-- start --

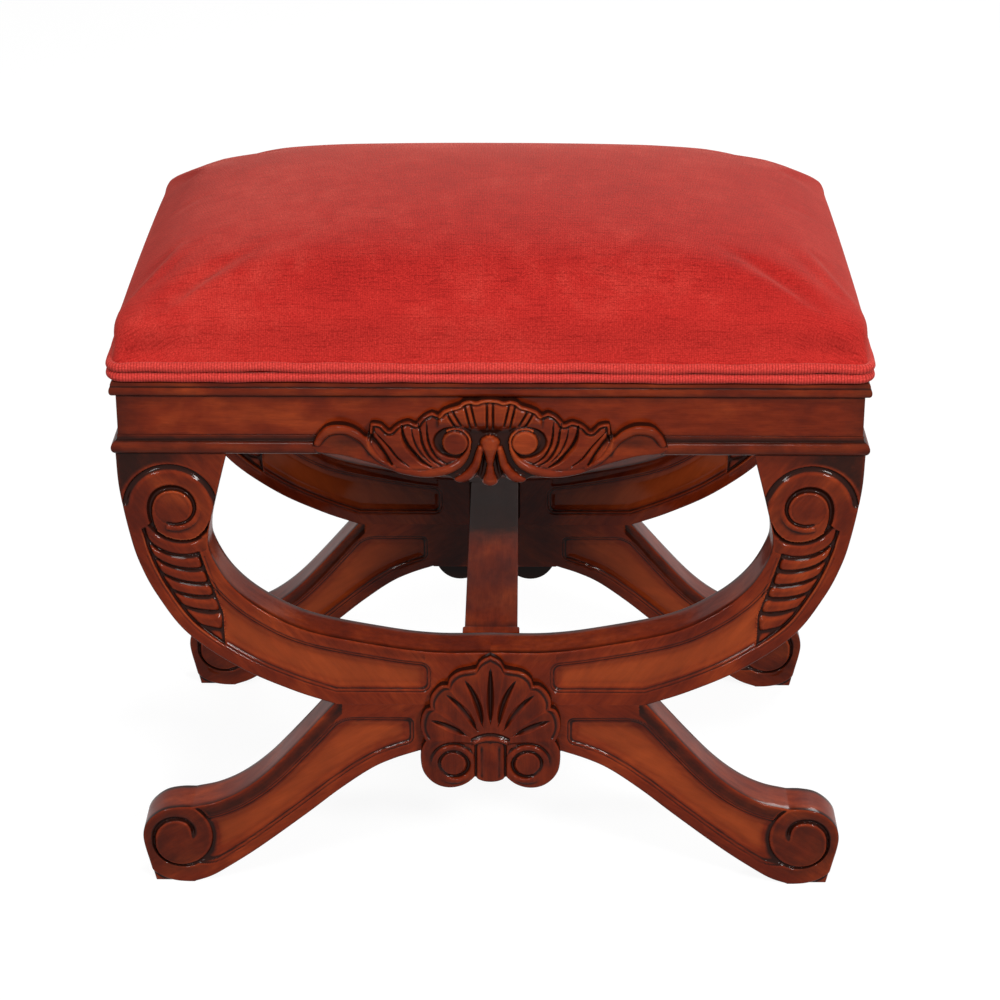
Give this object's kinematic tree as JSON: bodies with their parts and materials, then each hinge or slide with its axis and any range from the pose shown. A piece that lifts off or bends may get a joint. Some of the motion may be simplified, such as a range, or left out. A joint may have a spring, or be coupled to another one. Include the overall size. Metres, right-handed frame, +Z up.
{
  "type": "ottoman",
  "caption": "Upholstered footstool on two crossed scrolled wooden frames, with a stretcher, carved shells and a mitred apron.",
  "frame": {"origin": "centre of the footprint on the floor, under the middle of the seat", "axes": "+X along the width, +Y from the front to the back, +Z up"},
  "size_m": [0.5612, 0.392, 0.5171],
  "materials": {
    "mahogany": "glossy, french polished",
    "plain_wood": "bare",
    "plywood": "bare",
    "padding": "matte",
    "velvet": "soft sheen, fine cross rib",
    "piping": "soft sheen",
    "cambric": "matte",
    "screw_steel": "bright"
  },
  "bodies": {
    "root": {"rail_front": "mahogany", "rail_back": "mahogany", "rail_left": "mahogany", "rail_right": "mahogany", "top_bead_front": "mahogany", "top_bead_back": "mahogany", "top_bead_left": "mahogany", "top_bead_right": "mahogany", "low_bead_front": "mahogany", "low_bead_back": "mahogany", "low_bead_left": "mahogany", "low_bead_right": "mahogany", "corner_blocks": "plain_wood", "crest_front": "mahogany", "crest_back": "mahogany", "front_arm_left": "mahogany", "front_arm_right": "mahogany", "back_arm_left": "mahogany", "back_arm_right": "mahogany", "front_leg_left": "mahogany", "front_leg_right": "mahogany", "back_leg_left": "mahogany", "back_leg_right": "mahogany", "plaque_front": "mahogany", "plaque_back": "mahogany", "stretcher": "mahogany", "frame_dowels": "plain_wood", "rail_dowels": "plain_wood", "stretcher_dowels": "plain_wood", "seat_board": "plywood", "seat_pad": "padding", "seat_cover": "velvet", "welt_lower": "piping", "welt_upper": "piping", "dust_cover": "cambric", "seat_screws": "screw_steel"}
  },
  "joints": []
}
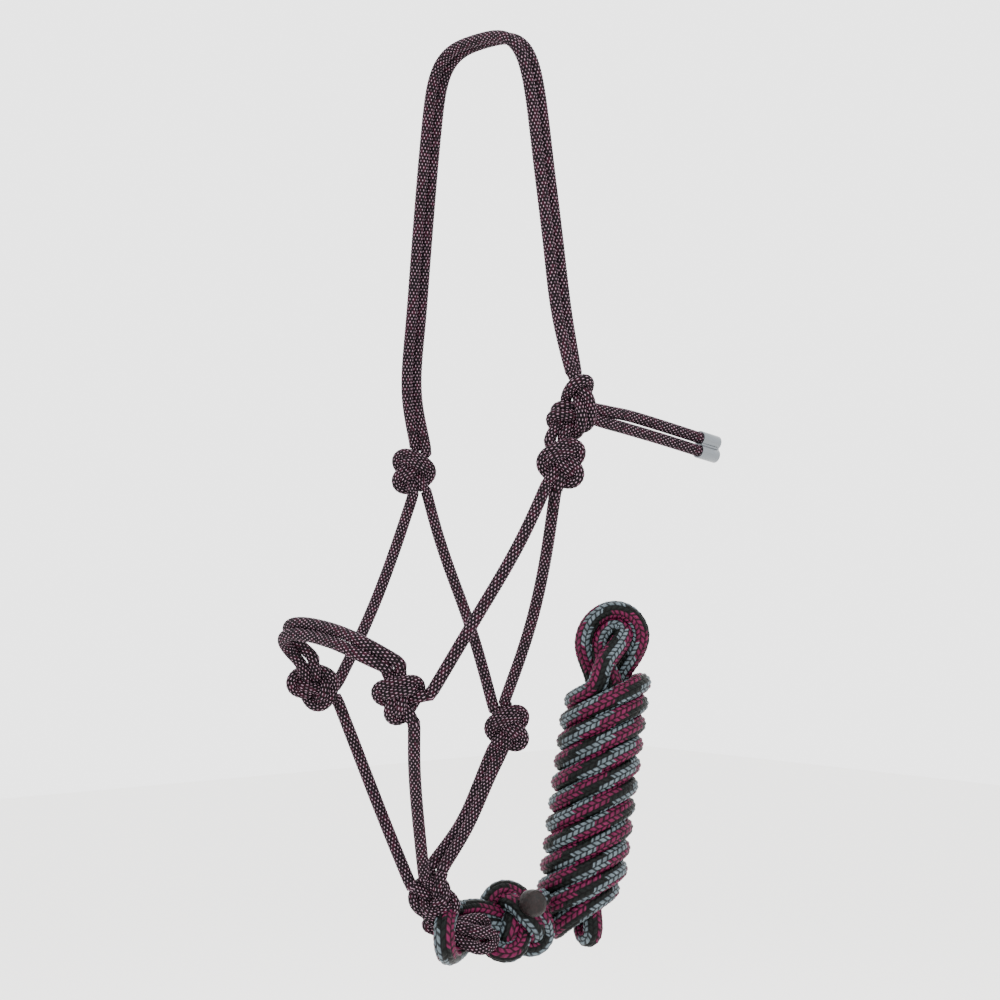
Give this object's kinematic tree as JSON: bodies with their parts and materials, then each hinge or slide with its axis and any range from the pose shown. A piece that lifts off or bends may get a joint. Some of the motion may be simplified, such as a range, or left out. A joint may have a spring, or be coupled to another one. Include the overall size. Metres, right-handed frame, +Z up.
{
  "type": "rope halter",
  "caption": "Knotted rope halter for a horse, with a doubled crown tied in a sheet bend, a doubled noseband, fiador loops, and a thick lead rope wound into a hank.",
  "frame": {"origin": "poll rest: underside of the doubled crown cord at the top of the head, on the head's middle plane", "axes": "+Z up, -X forward to the horse's nose, -Y to the horse's near (left) side, where the crown is tied"},
  "size_m": [0.2934, 0.1996, 0.6505],
  "materials": {
    "halter_cord": "matte braided polyester cord, near-black plum with pale pink flecks",
    "lead_rope": "satin braided rope with magenta, slate grey and black-green strands",
    "ferrule_metal": "bright crimped sleeve",
    "sealed_end": "melted and hardened rope end"
  },
  "bodies": {
    "crown": {"crown_cord_front": "halter_cord", "crown_cord_rear": "halter_cord", "tie_bend": "halter_cord", "tie_loop": "halter_cord"},
    "tail": {"tail_cord_upper": "halter_cord", "tail_cord_lower": "halter_cord", "tail_ferrule": "ferrule_metal"},
    "face": {"cheek_knot_far": "halter_cord", "cheek_knot_near": "halter_cord", "cheek_cord_far": "halter_cord", "cheek_cord_near": "halter_cord", "throat_cord_far": "halter_cord", "throat_cord_near": "halter_cord", "throat_knot": "halter_cord", "throat_drop_cord_front": "halter_cord", "throat_drop_cord_rear": "halter_cord", "nose_knot_far": "halter_cord", "nose_knot_near": "halter_cord", "chin_cord_far": "halter_cord", "chin_cord_near": "halter_cord", "fiador_knot": "halter_cord", "fiador_loop_front": "halter_cord", "fiador_loop_rear": "halter_cord"},
    "noseband": {"noseband_cord_upper": "halter_cord", "noseband_cord_lower": "halter_cord"},
    "lead": {"lead_eye": "lead_rope", "lead_knot": "lead_rope", "lead_end_cap": "sealed_end"},
    "hank": {"lead_stretch": "lead_rope", "lead_hank": "lead_rope", "lead_hank_eye": "lead_rope", "lead_hank_tail": "lead_rope"}
  },
  "joints": [
    {"name": "face_swing", "type": "hinge", "parent": "crown", "child": "face", "pos_m": [0.0006, 0, -0.294], "axis": [0, 1, 0], "range_deg": [-20, 20]},
    {"name": "tail_swing", "type": "hinge", "parent": "crown", "child": "tail", "pos_m": [0.012, -0.084, -0.262], "axis": [0, 1, 0], "range_deg": [-35, 48]},
    {"name": "noseband_swing", "type": "hinge", "parent": "face", "child": "noseband", "pos_m": [-0.106, 0, -0.4445], "axis": [0, 1, 0], "range_deg": [-40, 30]},
    {"name": "lead_swing", "type": "hinge", "parent": "face", "child": "lead", "pos_m": [-0.024, 0, -0.612], "axis": [0, 1, 0], "range_deg": [-4, 80], "deforming": ["fiador_loop_front", "fiador_loop_rear", "lead_eye"]},
    {"name": "hank_swing", "type": "hinge", "parent": "lead", "child": "hank", "pos_m": [0.037, 0, -0.616], "axis": [0, 1, 0], "range_deg": [-4, 90]}
  ]
}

-- end --

STATED GOAL: Write out the records above again, keeping each one identical to the original.

EXERCISE ANSWER:
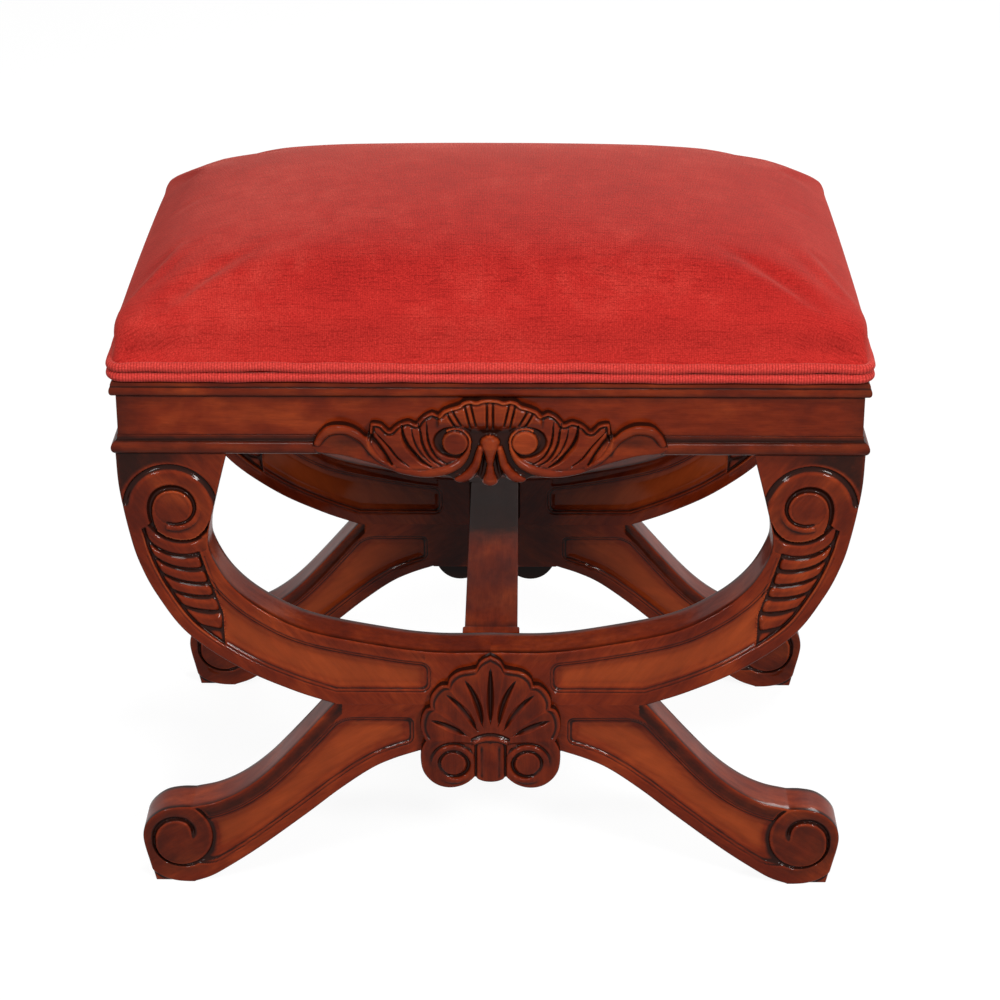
Give this object's kinematic tree as JSON: bodies with their parts and materials, then each hinge or slide with its axis and any range from the pose shown. A piece that lifts off or bends may get a joint. Some of the motion may be simplified, such as a range, or left out. A joint may have a spring, or be coupled to another one. Include the overall size. Metres, right-handed frame, +Z up.
{
  "type": "ottoman",
  "caption": "Upholstered footstool on two crossed scrolled wooden frames, with a stretcher, carved shells and a mitred apron.",
  "frame": {"origin": "centre of the footprint on the floor, under the middle of the seat", "axes": "+X along the width, +Y from the front to the back, +Z up"},
  "size_m": [0.5612, 0.392, 0.5171],
  "materials": {
    "mahogany": "glossy, french polished",
    "plain_wood": "bare",
    "plywood": "bare",
    "padding": "matte",
    "velvet": "soft sheen, fine cross rib",
    "piping": "soft sheen",
    "cambric": "matte",
    "screw_steel": "bright"
  },
  "bodies": {
    "root": {"rail_front": "mahogany", "rail_back": "mahogany", "rail_left": "mahogany", "rail_right": "mahogany", "top_bead_front": "mahogany", "top_bead_back": "mahogany", "top_bead_left": "mahogany", "top_bead_right": "mahogany", "low_bead_front": "mahogany", "low_bead_back": "mahogany", "low_bead_left": "mahogany", "low_bead_right": "mahogany", "corner_blocks": "plain_wood", "crest_front": "mahogany", "crest_back": "mahogany", "front_arm_left": "mahogany", "front_arm_right": "mahogany", "back_arm_left": "mahogany", "back_arm_right": "mahogany", "front_leg_left": "mahogany", "front_leg_right": "mahogany", "back_leg_left": "mahogany", "back_leg_right": "mahogany", "plaque_front": "mahogany", "plaque_back": "mahogany", "stretcher": "mahogany", "frame_dowels": "plain_wood", "rail_dowels": "plain_wood", "stretcher_dowels": "plain_wood", "seat_board": "plywood", "seat_pad": "padding", "seat_cover": "velvet", "welt_lower": "piping", "welt_upper": "piping", "dust_cover": "cambric", "seat_screws": "screw_steel"}
  },
  "joints": []
}
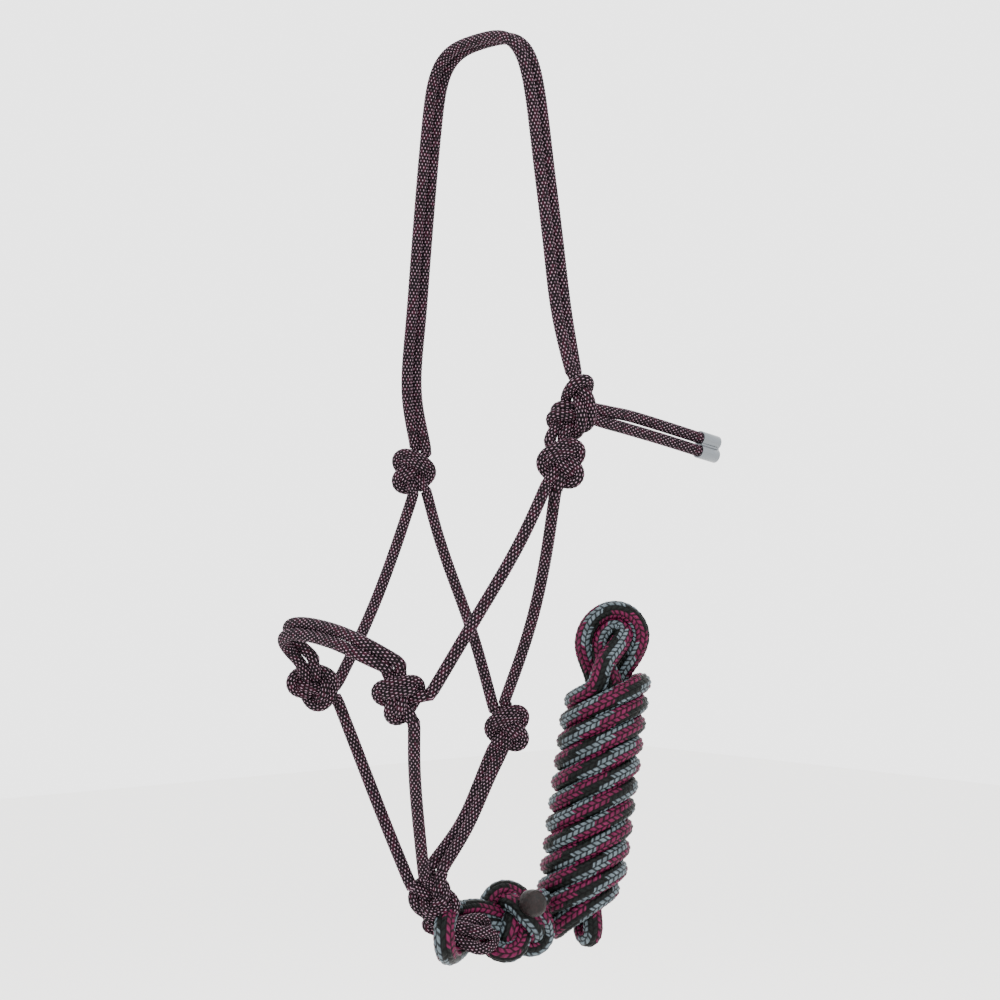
Give this object's kinematic tree as JSON: bodies with their parts and materials, then each hinge or slide with its axis and any range from the pose shown. A piece that lifts off or bends may get a joint. Some of the motion may be simplified, such as a range, or left out. A joint may have a spring, or be coupled to another one. Include the overall size. Metres, right-handed frame, +Z up.
{
  "type": "rope halter",
  "caption": "Knotted rope halter for a horse, with a doubled crown tied in a sheet bend, a doubled noseband, fiador loops, and a thick lead rope wound into a hank.",
  "frame": {"origin": "poll rest: underside of the doubled crown cord at the top of the head, on the head's middle plane", "axes": "+Z up, -X forward to the horse's nose, -Y to the horse's near (left) side, where the crown is tied"},
  "size_m": [0.2934, 0.1996, 0.6505],
  "materials": {
    "halter_cord": "matte braided polyester cord, near-black plum with pale pink flecks",
    "lead_rope": "satin braided rope with magenta, slate grey and black-green strands",
    "ferrule_metal": "bright crimped sleeve",
    "sealed_end": "melted and hardened rope end"
  },
  "bodies": {
    "crown": {"crown_cord_front": "halter_cord", "crown_cord_rear": "halter_cord", "tie_bend": "halter_cord", "tie_loop": "halter_cord"},
    "tail": {"tail_cord_upper": "halter_cord", "tail_cord_lower": "halter_cord", "tail_ferrule": "ferrule_metal"},
    "face": {"cheek_knot_far": "halter_cord", "cheek_knot_near": "halter_cord", "cheek_cord_far": "halter_cord", "cheek_cord_near": "halter_cord", "throat_cord_far": "halter_cord", "throat_cord_near": "halter_cord", "throat_knot": "halter_cord", "throat_drop_cord_front": "halter_cord", "throat_drop_cord_rear": "halter_cord", "nose_knot_far": "halter_cord", "nose_knot_near": "halter_cord", "chin_cord_far": "halter_cord", "chin_cord_near": "halter_cord", "fiador_knot": "halter_cord", "fiador_loop_front": "halter_cord", "fiador_loop_rear": "halter_cord"},
    "noseband": {"noseband_cord_upper": "halter_cord", "noseband_cord_lower": "halter_cord"},
    "lead": {"lead_eye": "lead_rope", "lead_knot": "lead_rope", "lead_end_cap": "sealed_end"},
    "hank": {"lead_stretch": "lead_rope", "lead_hank": "lead_rope", "lead_hank_eye": "lead_rope", "lead_hank_tail": "lead_rope"}
  },
  "joints": [
    {"name": "face_swing", "type": "hinge", "parent": "crown", "child": "face", "pos_m": [0.0006, 0, -0.294], "axis": [0, 1, 0], "range_deg": [-20, 20]},
    {"name": "tail_swing", "type": "hinge", "parent": "crown", "child": "tail", "pos_m": [0.012, -0.084, -0.262], "axis": [0, 1, 0], "range_deg": [-35, 48]},
    {"name": "noseband_swing", "type": "hinge", "parent": "face", "child": "noseband", "pos_m": [-0.106, 0, -0.4445], "axis": [0, 1, 0], "range_deg": [-40, 30]},
    {"name": "lead_swing", "type": "hinge", "parent": "face", "child": "lead", "pos_m": [-0.024, 0, -0.612], "axis": [0, 1, 0], "range_deg": [-4, 80], "deforming": ["fiador_loop_front", "fiador_loop_rear", "lead_eye"]},
    {"name": "hank_swing", "type": "hinge", "parent": "lead", "child": "hank", "pos_m": [0.037, 0, -0.616], "axis": [0, 1, 0], "range_deg": [-4, 90]}
  ]
}